How Long Will My Dog Live?

Many people are concerned with how long their dog is expected to live. Some people guess by thinking of their age in dog years. It’s important to know that the actual life expectancy is based on a variety of things that many people are not aware of.

Some of these factors include the dog’s breed, size, and environment. There are other things that make a difference in how long your dog will live as well. The diet you feed him and whether or not there are any health problems plays a role as well.

Certain breeds like Chihuahua dogs are expected to live between fifteen and sixteen years. Dogs that are a bit larger like Border Collies are only expected to life between ten and thirteen years. As you look at dogs that are even larger like the Great Dane they are only expected to live between seven and eight years.

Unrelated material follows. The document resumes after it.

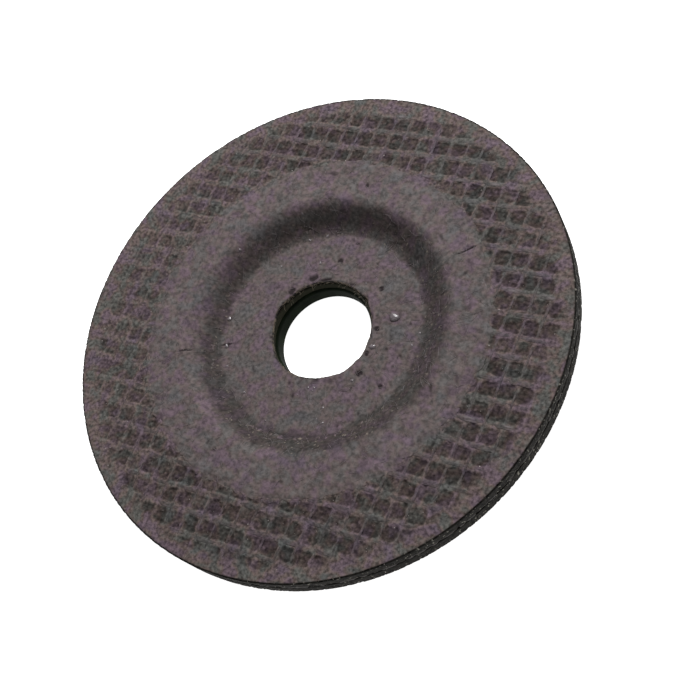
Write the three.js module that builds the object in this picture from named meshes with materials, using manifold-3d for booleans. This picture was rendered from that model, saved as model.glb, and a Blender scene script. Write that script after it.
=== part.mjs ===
// Depressed-centre grinding wheel for an angle grinder (ISO type 27), 115 x 6 x 22.23 mm.
//
// A stack of separate dished layers around a steel arbor ring, as they are laid into the press mould:
// facing, glass mesh, abrasive, glass mesh, abrasive, hub reinforcement, glass mesh, blotter.
//
// Millimetres, +Z up along the wheel's axis. The origin is the centre of the bore on the rear hub
// face, which the wheel lies on. The hollow working side faces up.

import * as THREE from "three";
import { mergeVertices } from "three/addons/utils/BufferGeometryUtils.js";
import Module from "manifold-3d";

// Driving dimensions of the wheel.
const WHEEL_RADIUS = 57.5;
const THICKNESS = 6;
const BORE_RADIUS = 22.23 / 2;
const HUB_OFFSET = 4.6; // how far the rim lies in front of the hub
const HUB_FLAT_RADIUS = 23.5; // the flat that the clamping flange and nut sit on
const SLOPE_END_RADIUS = 31.7; // where the dished wall reaches the flat rim

// Layers.
const BOND = 0.02; // resin film between two neighbours
const SHEET_STEEL = 0.4;
const MESH = 0.48; // one layer of resin-coated glass mesh
const FACING = 0.25;
const BLOTTER = SHEET_STEEL; // pressed flush with the arbor ring's flange
const FACING_RADIUS = 40.5;
const BLOTTER_RADIUS = 40.5;
const REINFORCEMENT_RADIUS = 38;
const MESH_RADIUS = 56; // the outer meshes stop short of the rim
const MESH_STEP = 0.48; // width of the bend where an outer mesh dips under a facing
const FLANGE_RADIUS = 17;
const SLEEVE_BACKSET = 2; // the sleeve ends this far below the front face
const FACING_BORE_RADIUS = 12; // the facing is punched wider than the sleeve
const MOUTH_RADIUS = 11.9; // the front mesh and the chamfer below it

// Weave of the outer meshes: the open cells between their rovings.
const PITCH_WEFT = 3.91; // between the rovings that run nearly along Y
const PITCH_WARP = 4.77; // between the rovings that run along X
const WEFT_LEAN = THREE.MathUtils.degToRad(3.05); // how far the weft leans from square
const WEFT_WIDTH = 0.7; // a weft roving is drawn tight
const WARP_WIDTH = 1.45; // a warp roving spreads flat
const FRONT_WEAVE_PHASE = [-1.21, 0.8]; // where one weft and one warp roving cross, near the centre
const REAR_WEAVE_PHASE = [2.1, 1.7];
const OPEN_FROM_RADIUS = 41.4;
const OPEN_TO_RADIUS = 54.2; // beyond this the cells are filled flush with resin and grit

// Facets.
const TURN_SEGMENTS = 40;
const SLOPE_SPANS = 3;

// Heights in the flat stack, counted from the rear hub face, before it is dished.
const STACK_BORE = BORE_RADIUS + SHEET_STEEL + BOND;
const REAR_MESH_LOW = BLOTTER + BOND;
const REAR_MESH_HIGH = REAR_MESH_LOW + MESH;
const REINFORCEMENT_LOW = REAR_MESH_HIGH + BOND;
const REINFORCEMENT_HIGH = REINFORCEMENT_LOW + MESH;
const FRONT_MESH_HIGH = THICKNESS - FACING - BOND;
const FRONT_MESH_LOW = FRONT_MESH_HIGH - MESH;
const MIDDLE_MESH_LOW = (REINFORCEMENT_HIGH + FRONT_MESH_LOW - MESH) / 2;
const MIDDLE_MESH_HIGH = MIDDLE_MESH_LOW + MESH;
const SLEEVE_END = THICKNESS - SLEEVE_BACKSET;

const wasm = await Module();
wasm.setup();

// Height that the press gives a point of the flat stack: none on the hub, HUB_OFFSET on the rim,
// and a smooth S between them.
function dish(radius) {
  const share = (radius - HUB_FLAT_RADIUS) / (SLOPE_END_RADIUS - HUB_FLAT_RADIUS);
  return (HUB_OFFSET * (1 - Math.cos(Math.PI * THREE.MathUtils.clamp(share, 0, 1)))) / 2;
}

// Radii where the dished wall changes slope.
const SLOPE_STATIONS = Array.from(
  { length: SLOPE_SPANS + 1 },
  (_, i) => HUB_FLAT_RADIUS + ((SLOPE_END_RADIUS - HUB_FLAT_RADIUS) * i) / SLOPE_SPANS,
);

// The slope stations that one side of a flat outline passes, in the order it passes them.
function stationsBetween(from, to) {
  const passed = SLOPE_STATIONS.filter((r) => r > Math.min(from, to) && r < Math.max(from, to));
  return from < to ? passed : passed.reverse();
}

// Turns a closed outline of [radius, height] in the flat stack into a dished solid of revolution.
// The outline runs counter-clockwise, with radius to the right and height up.
function dishedSolid(outline) {
  const points = [];
  outline.forEach(([radius, height], i) => {
    const [nextRadius, nextHeight] = outline[(i + 1) % outline.length];
    points.push(new THREE.Vector2(radius, height + dish(radius)));
    for (const r of stationsBetween(radius, nextRadius)) {
      const share = (r - radius) / (nextRadius - radius);
      points.push(new THREE.Vector2(r, THREE.MathUtils.lerp(height, nextHeight, share) + dish(r)));
    }
  });
  points.push(points[0].clone());
  return new THREE.LatheGeometry(points, TURN_SEGMENTS).rotateX(Math.PI / 2);
}

// A closed geometry as a manifold-3d solid.
function toManifold(geometry) {
  const bare = geometry.clone();
  bare.deleteAttribute("normal");
  bare.deleteAttribute("uv");
  const merged = mergeVertices(bare, 1e-4);
  return new wasm.Manifold(
    new wasm.Mesh({
      numProp: 3,
      vertProperties: new Float32Array(merged.attributes.position.array),
      triVerts: new Uint32Array(merged.index.array),
    }),
  );
}

function toGeometry(solid) {
  const { vertProperties, triVerts, numProp } = solid.getMesh();
  const geometry = new THREE.BufferGeometry();
  geometry.setAttribute("position", new THREE.BufferAttribute(vertProperties.slice(), numProp));
  geometry.setIndex(new THREE.BufferAttribute(triVerts.slice(), 1));
  geometry.computeVertexNormals();
  return geometry;
}

// One open cell of the weave around [x, y]: a prism whose weft sides lean.
function weaveCell(x, y, low, depth) {
  const halfX = (PITCH_WEFT - WEFT_WIDTH) / 2;
  const halfY = (PITCH_WARP - WARP_WIDTH) / 2;
  const shift = halfY * Math.tan(WEFT_LEAN);
  const outline = new THREE.Shape([
    new THREE.Vector2(x - halfX - shift, y - halfY),
    new THREE.Vector2(x + halfX - shift, y - halfY),
    new THREE.Vector2(x + halfX + shift, y + halfY),
    new THREE.Vector2(x - halfX + shift, y + halfY),
  ]);
  const prism = new THREE.ExtrudeGeometry(outline, { depth, bevelEnabled: false });
  return prism.translate(0, 0, low);
}

// Opens the cells of the weave through a mesh layer whose rim lies between two heights.
function openCells(layer, low, high, [phaseX, phaseY]) {
  const margin = 1;
  const depth = high - low + 2 * margin;
  const cellReach = Math.hypot(PITCH_WEFT - WEFT_WIDTH, PITCH_WARP - WARP_WIDTH) / 2;
  const rows = Math.ceil(OPEN_TO_RADIUS / PITCH_WARP) + 1;
  const columns = Math.ceil(OPEN_TO_RADIUS / PITCH_WEFT) + 1;
  let cells = null;
  for (let row = -rows; row <= rows; row++) {
    const y = phaseY + (row + 0.5) * PITCH_WARP;
    for (let column = -columns; column <= columns; column++) {
      const straight = phaseX + (column + 0.5) * PITCH_WEFT;
      const x = straight / Math.cos(WEFT_LEAN) + y * Math.tan(WEFT_LEAN);
      const radius = Math.hypot(x, y);
      if (radius - cellReach < OPEN_FROM_RADIUS || radius + cellReach > OPEN_TO_RADIUS) continue;
      const cell = toManifold(weaveCell(x, y, low - margin, depth));
      cells = cells ? cells.add(cell) : cell;
    }
  }
  return toGeometry(toManifold(layer).subtract(cells));
}

// Sheet layer between two radii and two heights.
function sheet(inner, outer, low, high) {
  return dishedSolid([
    [inner, low],
    [outer, low],
    [outer, high],
    [inner, high],
  ]);
}

function frontHubFacing() {
  return sheet(FACING_BORE_RADIUS, FACING_RADIUS, THICKNESS - FACING, THICKNESS);
}

// The front mesh lies flush with the front face on the rim, and dips under the facing.
function frontMesh() {
  const dipOuter = FACING_RADIUS + BOND;
  const rimLow = THICKNESS - MESH;
  const layer = dishedSolid([
    [MOUTH_RADIUS, FRONT_MESH_LOW],
    [dipOuter + MESH_STEP, FRONT_MESH_LOW],
    [dipOuter + MESH_STEP, rimLow],
    [MESH_RADIUS, rimLow],
    [MESH_RADIUS, THICKNESS],
    [dipOuter, THICKNESS],
    [dipOuter, FRONT_MESH_HIGH],
    [MOUTH_RADIUS, FRONT_MESH_HIGH],
  ]);
  return openCells(layer, rimLow + HUB_OFFSET, THICKNESS + HUB_OFFSET, FRONT_WEAVE_PHASE);
}

// The front abrasive holds the front mesh in a shallow tray, with a lip at the rim. Its bore opens in
// a chamfer above the sleeve.
function frontAbrasive() {
  const low = MIDDLE_MESH_HIGH + BOND;
  const step = FACING_RADIUS + MESH_STEP + 2 * BOND;
  const rimHigh = THICKNESS - MESH - BOND;
  return dishedSolid([
    [STACK_BORE, low],
    [WHEEL_RADIUS, low],
    [WHEEL_RADIUS, THICKNESS],
    [MESH_RADIUS + BOND, THICKNESS],
    [MESH_RADIUS + BOND, rimHigh],
    [step, rimHigh],
    [step, FRONT_MESH_LOW - BOND],
    [MOUTH_RADIUS, FRONT_MESH_LOW - BOND],
    [STACK_BORE, SLEEVE_END],
  ]);
}

function middleMesh() {
  return sheet(STACK_BORE, WHEEL_RADIUS, MIDDLE_MESH_LOW, MIDDLE_MESH_HIGH);
}

// The rear abrasive lies over the hub reinforcement and the rear mesh, with a lip at the rim.
function rearAbrasive() {
  const high = MIDDLE_MESH_LOW - BOND;
  const step = BLOTTER_RADIUS + MESH_STEP + 2 * BOND;
  const hubLow = REINFORCEMENT_HIGH + BOND;
  const shoulder = REINFORCEMENT_RADIUS + BOND;
  return dishedSolid([
    [STACK_BORE, hubLow],
    [shoulder, hubLow],
    [shoulder, REINFORCEMENT_LOW],
    [step, REINFORCEMENT_LOW],
    [step, MESH + BOND],
    [MESH_RADIUS + BOND, MESH + BOND],
    [MESH_RADIUS + BOND, 0],
    [WHEEL_RADIUS, 0],
    [WHEEL_RADIUS, high],
    [STACK_BORE, high],
  ]);
}

function hubReinforcement() {
  return sheet(STACK_BORE, REINFORCEMENT_RADIUS, REINFORCEMENT_LOW, REINFORCEMENT_HIGH);
}

// The rear mesh mirrors the front one: flush with the rear face on the rim, under the blotter inside.
function rearMesh() {
  const dipOuter = BLOTTER_RADIUS + BOND;
  const layer = dishedSolid([
    [STACK_BORE, REAR_MESH_LOW],
    [dipOuter, REAR_MESH_LOW],
    [dipOuter, 0],
    [MESH_RADIUS, 0],
    [MESH_RADIUS, MESH],
    [dipOuter + MESH_STEP, MESH],
    [dipOuter + MESH_STEP, REAR_MESH_HIGH],
    [STACK_BORE, REAR_MESH_HIGH],
  ]);
  return openCells(layer, HUB_OFFSET, MESH + HUB_OFFSET, REAR_WEAVE_PHASE);
}

function rearBlotter() {
  return sheet(FLANGE_RADIUS + BOND, BLOTTER_RADIUS, 0, BLOTTER);
}

// Steel ring pressed into the bore from behind: a flange on the rear face and a sleeve through the hub.
function arborRing() {
  const sleeve = BORE_RADIUS + SHEET_STEEL;
  return dishedSolid([
    [BORE_RADIUS, 0],
    [FLANGE_RADIUS, 0],
    [FLANGE_RADIUS, SHEET_STEEL],
    [sleeve, SHEET_STEEL],
    [sleeve, SLEEVE_END],
    [BORE_RADIUS, SLEEVE_END],
  ]);
}

const FINISHES = {
  facing: { color: 0x5f5657, roughness: 0.95, metalness: 0 },
  mesh: { color: 0x6a6160, roughness: 0.8, metalness: 0 },
  abrasive: { color: 0x3c3735, roughness: 0.95, metalness: 0 },
  blotter: { color: 0x4a4644, roughness: 0.9, metalness: 0 },
  darkSteel: { color: 0x2b302c, roughness: 0.45, metalness: 0.9 },
};

const PIECES = [
  ["front_hub_facing", frontHubFacing, FINISHES.facing],
  ["front_mesh", frontMesh, FINISHES.mesh],
  ["abrasive_layer_front", frontAbrasive, FINISHES.abrasive],
  ["middle_mesh", middleMesh, FINISHES.mesh],
  ["abrasive_layer_rear", rearAbrasive, FINISHES.abrasive],
  ["hub_reinforcement", hubReinforcement, FINISHES.mesh],
  ["rear_mesh", rearMesh, FINISHES.mesh],
  ["rear_blotter", rearBlotter, FINISHES.blotter],
  ["arbor_ring", arborRing, FINISHES.darkSteel],
];

const wheel = new THREE.Group();
for (const [name, shape, finish] of PIECES) {
  const piece = new THREE.Mesh(shape(), new THREE.MeshStandardMaterial(finish));
  piece.name = name;
  wheel.add(piece);
}

export default wheel;
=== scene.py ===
"""Looks of a depressed-centre grinding wheel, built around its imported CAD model.

The wheel lies on its rear hub face and shows its hollow working side. Every layer that shows is
rebuilt as a fine mesh on the CAD layer's own outline: fleece facing, woven glass rovings, packed
grain, paper blotter and steel ring. Lengths are in metres, written as a number times MM.
"""

import math

import bpy
import numpy as np
from mathutils import Matrix, Vector


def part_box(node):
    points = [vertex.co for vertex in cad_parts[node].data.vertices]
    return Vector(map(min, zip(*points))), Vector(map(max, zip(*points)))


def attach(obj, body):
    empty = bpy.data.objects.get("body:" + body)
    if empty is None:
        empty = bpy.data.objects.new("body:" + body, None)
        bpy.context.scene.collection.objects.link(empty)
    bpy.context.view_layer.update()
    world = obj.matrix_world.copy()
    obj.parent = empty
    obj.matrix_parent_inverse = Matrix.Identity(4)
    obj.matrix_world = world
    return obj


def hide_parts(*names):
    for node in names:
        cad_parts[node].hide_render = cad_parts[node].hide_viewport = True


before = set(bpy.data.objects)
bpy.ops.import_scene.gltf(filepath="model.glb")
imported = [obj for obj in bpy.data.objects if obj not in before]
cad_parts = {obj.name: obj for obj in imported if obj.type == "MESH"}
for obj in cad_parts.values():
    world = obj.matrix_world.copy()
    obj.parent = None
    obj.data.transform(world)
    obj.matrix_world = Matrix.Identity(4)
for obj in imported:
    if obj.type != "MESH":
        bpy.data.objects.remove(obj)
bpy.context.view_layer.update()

MM = 0.001
TURN = 2 * math.pi
QUARTER_TURN = math.pi / 2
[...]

If you’re confused about how long your dog is expected to live you might want to use an online breed calculator. These give surprisingly accurate results based on the size and breed of dog.

If you still want to calculate your dog’s age in dog years you might know that popular theory has that one human year is the same as seven dog years. As you’ve probably guessed, this is not an accurate calculation because different dogs age at different speeds. The calculation comes in because when a dog is one year old they are considered to be full grown and at their peak mental and physical condition.

In fact, only 8% of dogs live past fifteen years and 16% of them die because of things like heart disease and cancer. This is a significant difference from the way humans carry out their lives, as many humans can live with incurable diseases due to advanced medical care. Some consider this to be one major reason you can’t expect to compare dog years and human years.

As long as your dog doesn’t get any diseases you might not even see the effects of aging in your dog for quite some time. When you do start to notice it you’ll likely see a decrease in activity levels. Your furry friend might also sleep longer than ever before.

Some dogs also experience a downturn in their skin condition, appetite, and might even lose their teeth. Hearing and vision loss are not uncommon either. These are parallel to the signs of aging that occur in humans as well. While there are some medications for dogs, there are far more for humans that save lives and extend life expectancy.

Even though dogs and humans are quite different they do experience some of the same things when they age. Though you can’t specify the difference in age and expectancy with an exact formula, it is possible to make some educated guesses based on the information that is available.